# Dreaming my wife is giving BJ's



## bigred_dave (Sep 5, 2013)

I have mean having these recurring dreams that my wife is giving our landlord a blowjob, she is flashing the pool cleaner, and giving strangers hand jobs. We are happily married 60 year olds.


----------



## NewHubs (Dec 23, 2012)

If she is blowing the landlord I hope your rent is free.
_Posted via Mobile Device_


----------



## waiwera (Sep 8, 2009)

Sooooo..... how's your sex life bigred_dave?

Are these things your hoping she will do to you?
Or?


----------



## bigred_dave (Sep 5, 2013)

Sex is great. I am very happy with twice a week at my age. I don't think about her doing these things when I'm awake just in my dreams


----------



## CuddleBug (Nov 26, 2012)

Time for your wifee to start giving you intense BJ's and also oiled hand jobs. Your mind is telling you this through your dreams. Sex it up with her.:smthumbup:


----------



## waiwera (Sep 8, 2009)

bigred_dave said:


> Sex is great. I am very happy with twice a week at my age. I don't think about her doing these things when I'm awake just in my dreams


OK...no need to panic...  I just checked my dream interpretation book!

If you dream about your spouse being unfaithful it means the opposite...all is good in your relationship.

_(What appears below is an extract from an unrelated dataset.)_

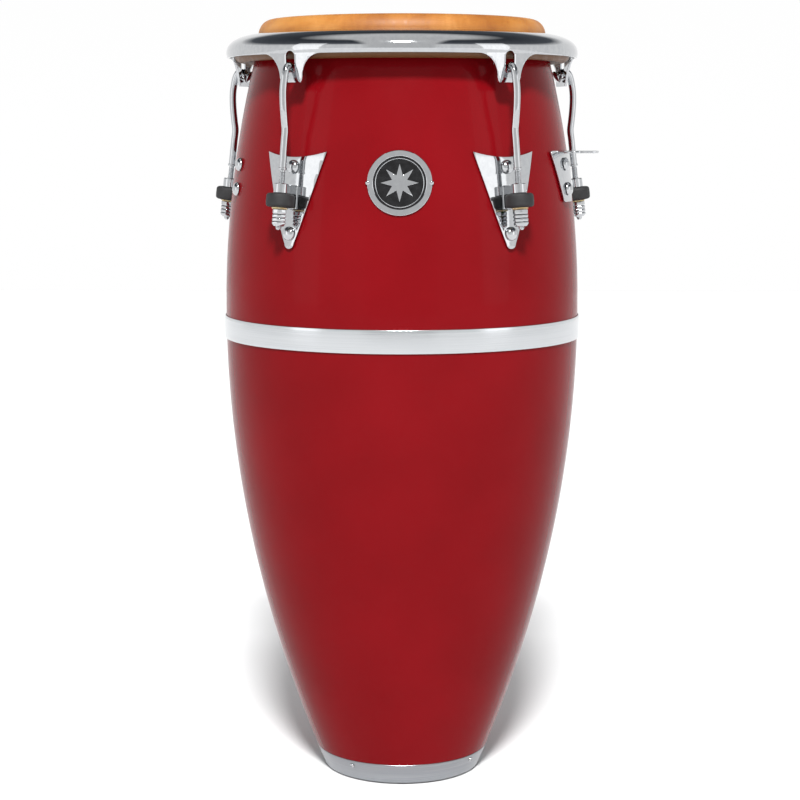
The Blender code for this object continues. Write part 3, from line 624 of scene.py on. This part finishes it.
for angle in drum["lugAngles"]:
    cutter = plateFromOutline("slotCutter", slotLine, rim["slotThrough"], (), ())
    settle(cutter, turnTo(angle) @ Matrix.Translation((rim["slotFrom"] * mm, 0, 0)))
    cutWith(rimBody, cutter)
softenEdges(rimBody, 0.5, 2, 50)
smooth(rimBody, 40)
handOver(rimBody, "crown", ["rim"], "chrome", chrome)
print("conga: rim rolled and cut,", len(rimBody.data.polygons), "faces")


rod = {
    "radius": 3.5, "thread": 3.0, "core": 2.55, "pitch": 1.27, "shoulder": (613.4, 615.6, 4.1), "tip": 558.5,
    "hook": [(166.6, 705.0), (171.5, 708.0), (175.0, 709.0), (178.2, 706.4), (180.2, 702.0), (181.6, 696.0),
             (182.6, 690.0), (183.1, 683.5), (182.8, 672.0), (181.6, 659.0)],
    "straight": (650, 641, 628, 614), "headAt": (164.5, 703.6), "headRadius": 6.2, "headDome": 2.2,
}
clearSelection()
bpy.ops.curve.primitive_bezier_curve_add(radius=1)
line = bpy.context.object
spline = line.data.splines[0]
stops = rod["hook"] + [(rodRadius(z), z) for z in rod["straight"]]
spline.bezier_points.add(len(stops) - 2)
for point, (r, z) in zip(spline.bezier_points, stops):
    point.co = Vector((r, 0, z)) * mm
    point.handle_left_type = point.handle_right_type = "AUTO"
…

If you dream about YOU being unfaithful... it means your closet cheating scum just waiting for the opportunity to do the dirty with someone you shouldn't.

So all is well!




BTW...are these dreams nightmares or a sexy dreams?


----------



## bigred_dave (Sep 5, 2013)

Dreams are not nightmares and we talk after she's finished (at least in my dreams)

What book do you use?


----------



## waiwera (Sep 8, 2009)

I have several dream books as I have freaky dreams and I'm always looking for a deep hidden meaning 

This one is called Dreamers Dictionary - Anna Fornari

I'm sure it's a good sign that the dreams are not upsetting.

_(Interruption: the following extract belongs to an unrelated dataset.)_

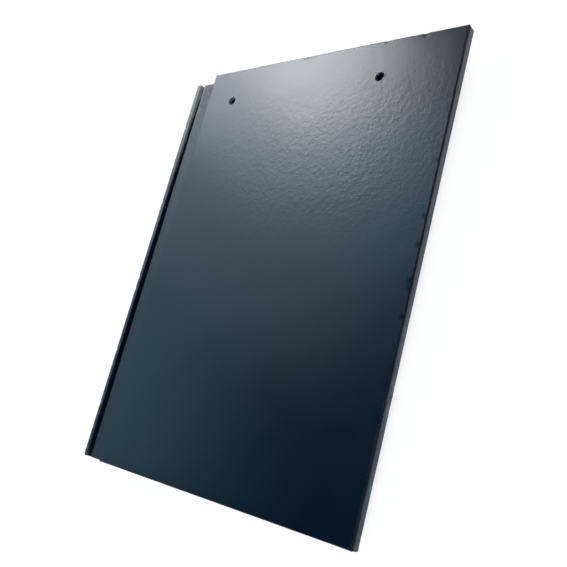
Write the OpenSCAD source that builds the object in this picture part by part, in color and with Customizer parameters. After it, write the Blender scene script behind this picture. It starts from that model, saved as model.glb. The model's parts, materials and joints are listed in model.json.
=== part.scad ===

What does your wife think of your dreams?


----------



## bigred_dave (Sep 5, 2013)

I dont tell her about them


----------



## bandit.45 (Feb 8, 2012)

Do you wake up pissed? Sad? Hurt? 

Or do you wake up with a raging hard-on?
_Posted via Mobile Device_


----------



## bigred_dave (Sep 5, 2013)

Indifferent


----------



## Entropy3000 (May 11, 2011)

bigred_dave said:


> I dont tell her about them


Don't.

Seriously. Don't.


----------



## bandit.45 (Feb 8, 2012)

Is there sound or just images? That is very odd that the dreams don't provoke an emotional trigger.
_Posted via Mobile Device_


----------



## Entropy3000 (May 11, 2011)

Ok, I am being dead serious here.

Go to the doctor and have blood work done.

Have all the usual things checked BUT for sure have your T levels checked. 

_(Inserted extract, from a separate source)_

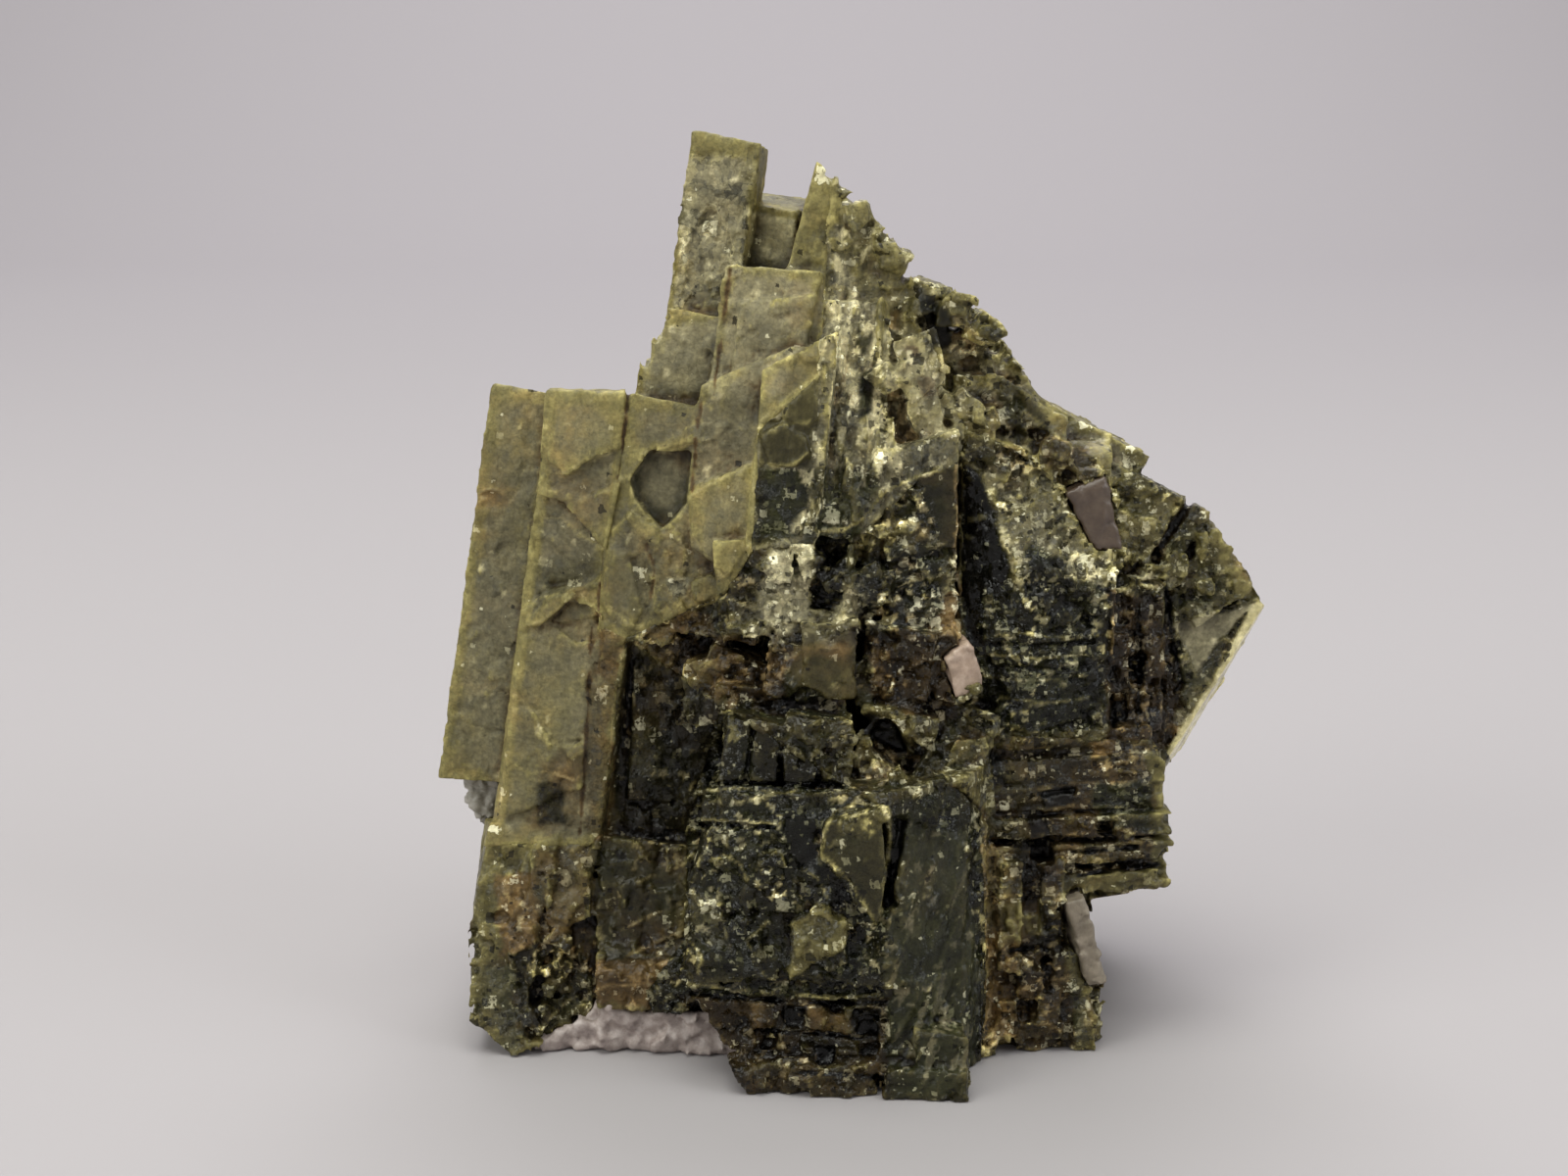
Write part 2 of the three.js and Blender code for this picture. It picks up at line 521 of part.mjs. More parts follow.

If they are below 500 then look into boosting this level.


----------



## WorkingOnMe (Mar 17, 2012)

Ok, time to put down the porn my friend.


----------



## WorkingOnMe (Mar 17, 2012)

waiwera said:


> I have several dream books as I have freaky dreams and I'm always looking for a deep hidden meaning
> 
> This one is called Dreamers Dictionary - Anna Fornari
> 
> ...


I'm running through the woods because I killed someone. It's a recurring dream, like déjà vu. Happens about once every 5 years. Always exactly the same.

If you're interpreting dreams....


----------



## bandit.45 (Feb 8, 2012)

I dreamt I was eating a big fat juicy ribeye once. One inch thick, with a side of asparagus and garlic potatoes. 

When I woke up my pillow was gone.
_Posted via Mobile Device_


----------



## waiwera (Sep 8, 2009)

WorkingOnMe said:


> I'm running through the woods because I killed someone. It's a recurring dream, like déjà vu. Happens about once every 5 years. Always exactly the same.
> 
> If you're interpreting dreams....


Who did you kill...it matter according to the books?

Generally it says that don't worry.... your not a closet ax welding killer... it means that there is some part of YOURSELF that you want to eradicate or 'kill off'. It may also reveal a self loathing :scratchhead:

Running away is unsurprisingly associated with avoidance...especially of emotions.

Do you have these dreams during times of stress or when your not happy with yourself.


----------



## Pandakiss (Oct 29, 2010)

I have dreams I'm having sex or oral sex. From age 13-35 it's been my husband once. 9 times outta 10, it's not even me. It happens randomly. After sex activity, a day later, a few days after, a week with out 2 weeks with out. 

The only thing that syncs up is I have 7 or so hours sleep...that's quite rare.lol.


----------